See, "Understanding Your Fiduciary Responsibilities Under a Group Health Plan" which may be accessed here.

Based on the foregoing and drawing on the case law on the "excessive fee" retirement plan cases, the process used in hiring service providers is critically important in demonstrating that the fiduciary exercised its duty of prudence.

For example:

  • Did the fiduciary select the service provider through an RFP process?
  • Did the fiduciary engage an expert to help them evaluate the RFP responses?
  • Did the fiduciary ask questions and fully understand the service provider's services and fees?
  • Did the fiduciary have ERISA counsel review the service provider agreement?
  • Did the fiduciary receive the ERISA Section 408(b) compensation disclosures, ask questions, and understand how and when all fees and costs will be paid and by whom?

Establishment of a Benefits Committee

These and other plan administration decisions may best be made by a "benefits committee" appointed to act as the fiduciary for the plan sponsor's welfare benefit plans. Forming a benefits committee to oversee the administration of welfare benefit plans has a number of advantages.

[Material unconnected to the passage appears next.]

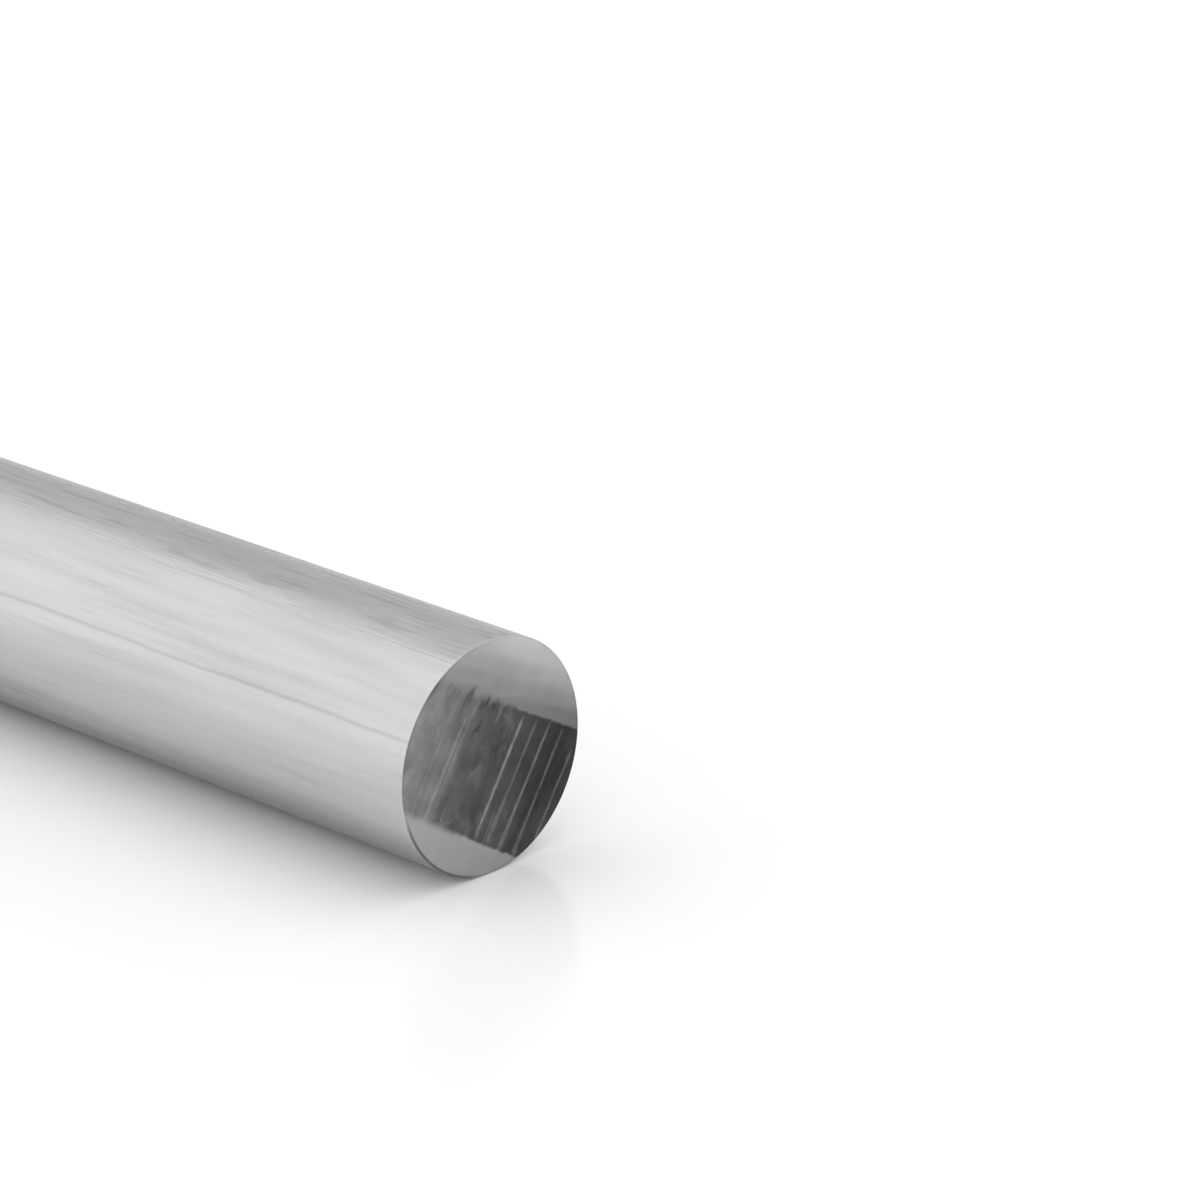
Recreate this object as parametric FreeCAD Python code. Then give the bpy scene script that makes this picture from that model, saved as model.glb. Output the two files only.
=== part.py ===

  • The committee members can be designated as the plan fiduciary: this protects other company officers and board members from being named as defendants in a lawsuit against the plan (assuming they are not exercising fiduciary functions). Even if the board delegates plan administration to a benefits committee, the board and other officers have an ongoing fiduciary duty to monitor the committee's performance.
  • The committee can be comprised of experts or subject matter specialists from different areas of the company who can weigh in on issues, resulting in more informed decisions.
  • The committee can demonstrate that the plan sponsor engaged in a prudent process in selecting plan service providers, including through periodic RFPs, and regularly monitors their performance and related fees.
  • The committee can ensure that decisions are made in an impartial and uniform manner, and without discriminating for or against participants.
  • The committee minutes can document other important decisions, such as eligibility decisions and appeal decisions (for a self-funded plan) which establishes a record for a future challenge or Department of Labor audit.
  • The committee can engage experts such as ERISA counsel to assist it with compliance matters and in reviewing vendor contracts.

Best practices for forming and operating a benefits committee include:

  • Make sure the committee members have appropriate experience and interest in acting as fiduciaries. Members may include representatives from the employer's human resources and finance functions.
  • The committee should meet regularly – at least quarterly – to review the plan and service provider performance.
  • Circulate an agenda prior to the meeting.
  • Appoint a secretary to keep minutes, which should document all important decisions and the process followed by the committee in making those decisions.
  • The minutes should be retained electronically in a format where they can be accessed if necessary.
  • The committee may invite experts such as agents/brokers and ERISA counsel to attend meetings where they can provide updates and expert advice.
  • A committee charter is not required by law, but can be helpful in outlining the scope of the committee's responsibilities.

A properly run benefits committee can be a tremendous resource in demonstrating that the plan sponsor followed a prudent, thoughtful, thorough, and diligent process in engaging a service provider. Documenting the process can go a long way toward protecting against allegations of a breach of fiduciary duty.

The content of this article is intended to provide a general guide to the subject matter. Specialist advice should be sought about your specific circumstances.